In a remarkable feat of scientific innovation, researchers at Monash University in Melbourne, Australia, have successfully 3D-printed living neural networks composed of rat brain cells. This breakthrough has profound implications for the future of drug trials and the study of brain functions.
“We’re inching our way closer to doing experiments that don’t require animals in the most complex organ we know of. Perhaps the most complex structure in the universe.” – Michael Moore, Professor of Biomedical Engineering at Tulane University.
Why 3D-Print Neural Networks?
The creation of mini-brains is driven partially by the desire to find an alternative to animal testing in drug trials and studies of basic brain function. In 2023, the US Congress passed a spending bill urging scientists to reduce their use of animals in federally funded research. This followed the US Food and Drug Administration’s Modernization Act 2.0, which permitted high-tech alternatives in drug safety trials. In theory, pharmaceutical companies could apply new drugs to 3D-printed mini-brains instead of testing them on animals. However, significant complexities must be resolved before this becomes a standard lab practice.
3D-Printing: A Promising Technique
3D printing offers a promising method for the development of a better mini-brain. While existing options involve culturing a layer of neurons in a petri dish or coaxing stem cells to organize themselves into 3D tissues called organoids, 3D printing provides a unique advantage. Researchers can use this technique to culture cells in specific patterns on top of recording electrodes, allowing for experimental control. The structure is also soft enough to enable cells to migrate and reorganize themselves in 3D space, more closely mimicking the form of normal tissue.
Creating Neural Structures with 3D-Printing
The team at Monash University, led by materials science and engineering professor John Forsythe, described their experiment in the journal Advanced Healthcare Materials. They created their neural networks by 3D-printing “bioink” – rat brain cells suspended in a gel – into a scaffold. They constructed the networks by crosshatching layer by layer, creating a structure that gave cells access to nutrients while mimicking the alternating grey and white matter in the cortex. As they matured, the 3D-printed neurons extended their long axons across cell-free layers to reach other cells, enabling them to communicate across layers like in the cortex.
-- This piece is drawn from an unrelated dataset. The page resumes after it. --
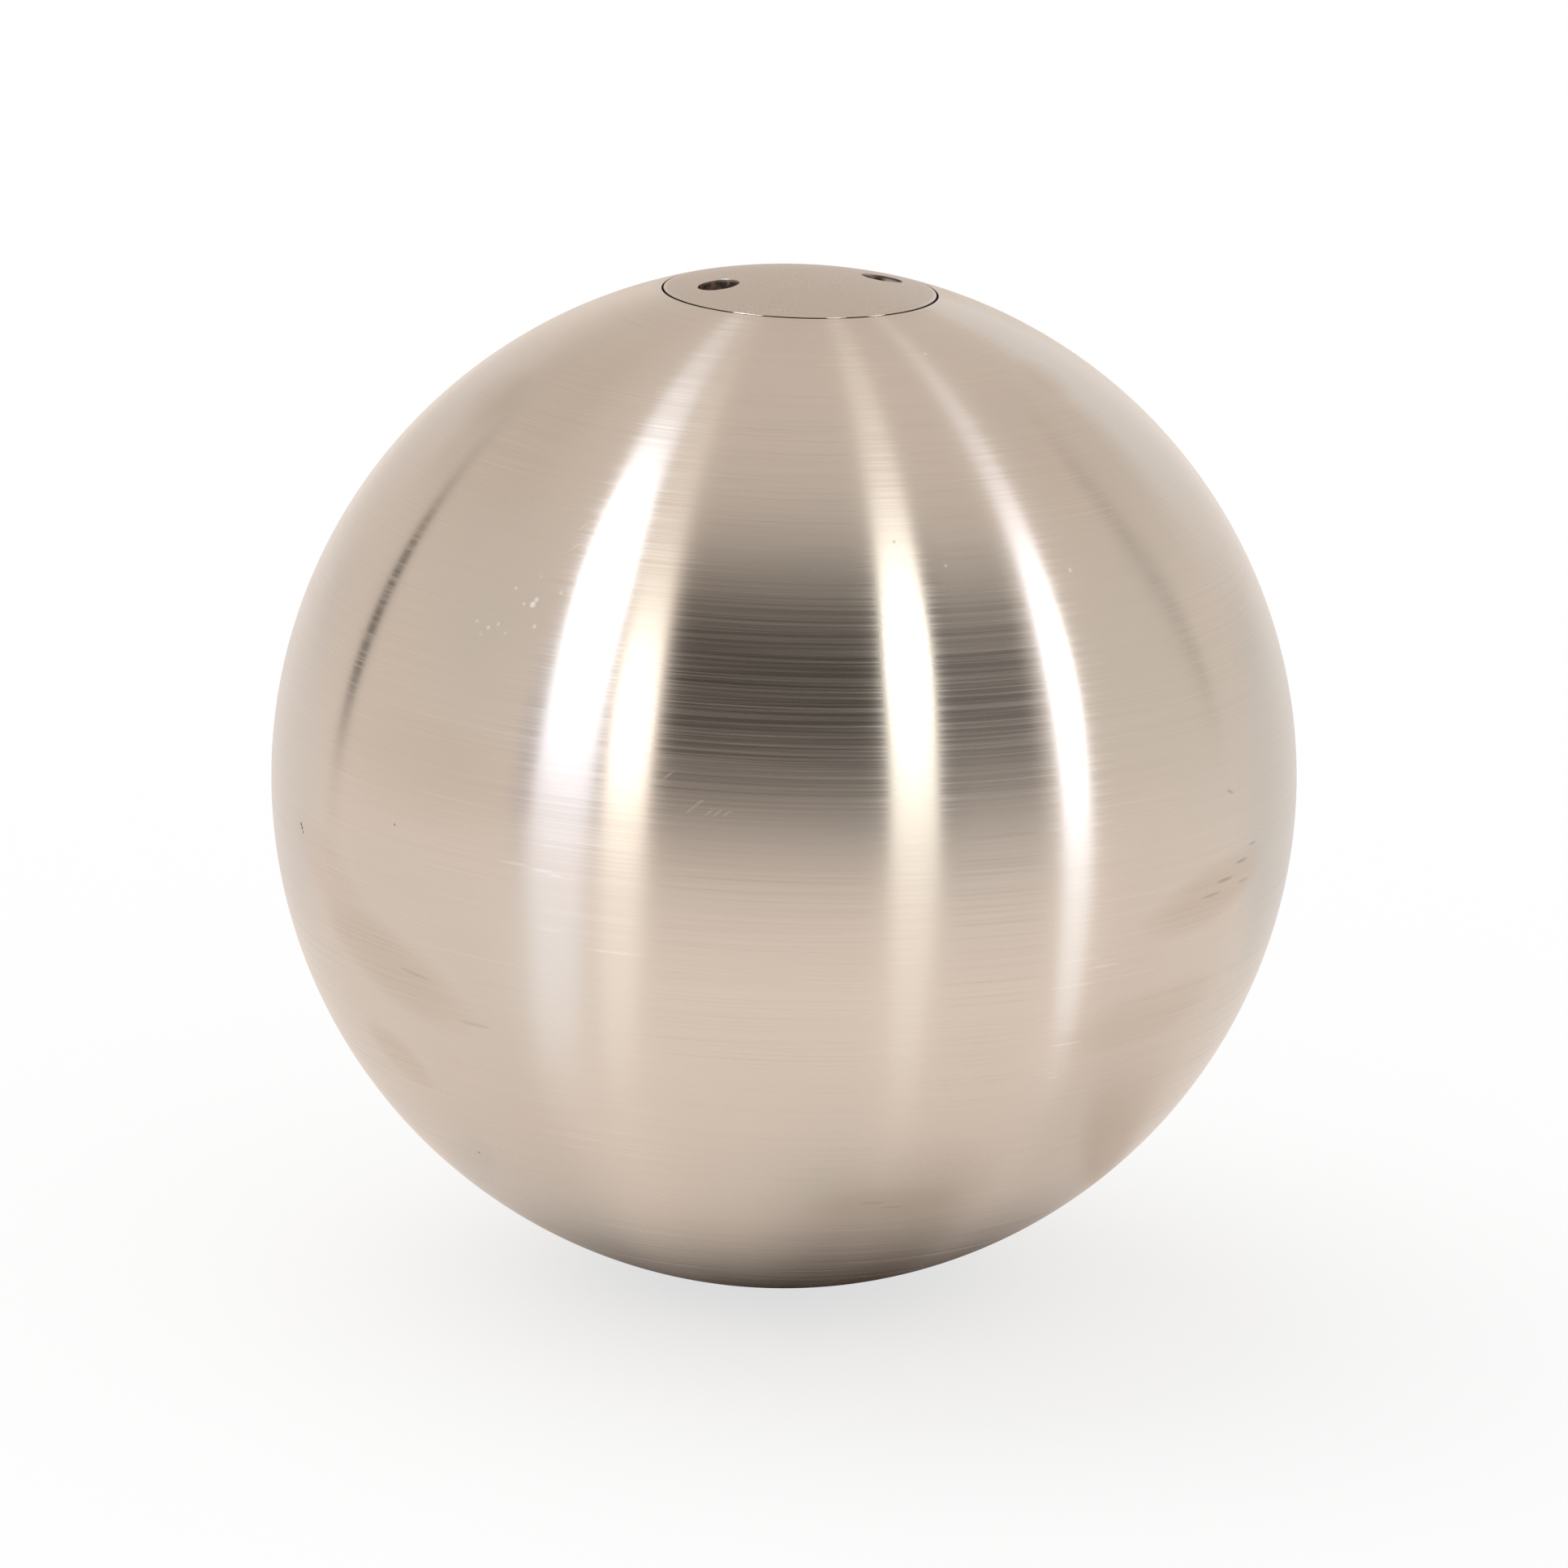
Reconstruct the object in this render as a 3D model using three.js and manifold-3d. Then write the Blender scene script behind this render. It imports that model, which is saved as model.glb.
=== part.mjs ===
// A men's competition shot: a turned stainless ball in two welded halves, weighted inside with lead shot set in
// resin. A screw plug at the top closes the well that holds the loose pellets of the calibrated weight.
// Millimetres, +Z up through the plug, origin at the centre of the ball.
import * as THREE from 'three';
import { mergeVertices } from 'three/addons/utils/BufferGeometryUtils.js';
import Module from 'manifold-3d';

// The ball and its wall
const BALL_DIAMETER = 125;
const WALL = 11.5;
const EDGE_BREAK = 0.2; // small chamfer on the plug's rim and on the edge of its seat

// The screw plug
const HEAD_DIAMETER = 32.9;
const HEAD_EDGE_THICKNESS = 6;
const CROWN_RADIUS = 67; // the crown is a little flatter than the ball
const HEAD_CLEARANCE = 0.35; // round the head, the fine dark line in the ball's surface
const HEAD_OVERHANG = 3.6; // beyond the shank, all round
const SHANK_CLEARANCE = 0.35; // the shank is a plain cylinder in the place of the thread
const SHANK_CHAMFER = 1;
const LIFT = 12; // from seated to the last thread leaving the hole
const RELIEF_DEPTH = 0.65; // into the shank
const RELIEF_HEIGHT = 1.6;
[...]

Implications and Future Work
This breakthrough has significant implications for biomedical applications like drug discovery and the study of neurodegenerative diseases. However, for these neural networks to be valuable, they need to be functional, which involves ensuring the survival of the cells during the printing process. Researchers also need to replicate this level of function in human cells before these neural network models can be used in translational research and medicine. Furthermore, the technique could be faster, and scaling from academic research labs to pharmaceutical companies will be challenging.
Despite these obstacles, the 3D printing of neural networks shows excellent promise for the future. It could eventually replace animals in many research settings and even lead to the creation of living artificial neural networks. This technology could be used for personalized treatments for neurodegenerative diseases and other brain injuries, pushing the boundaries of personalized medicine.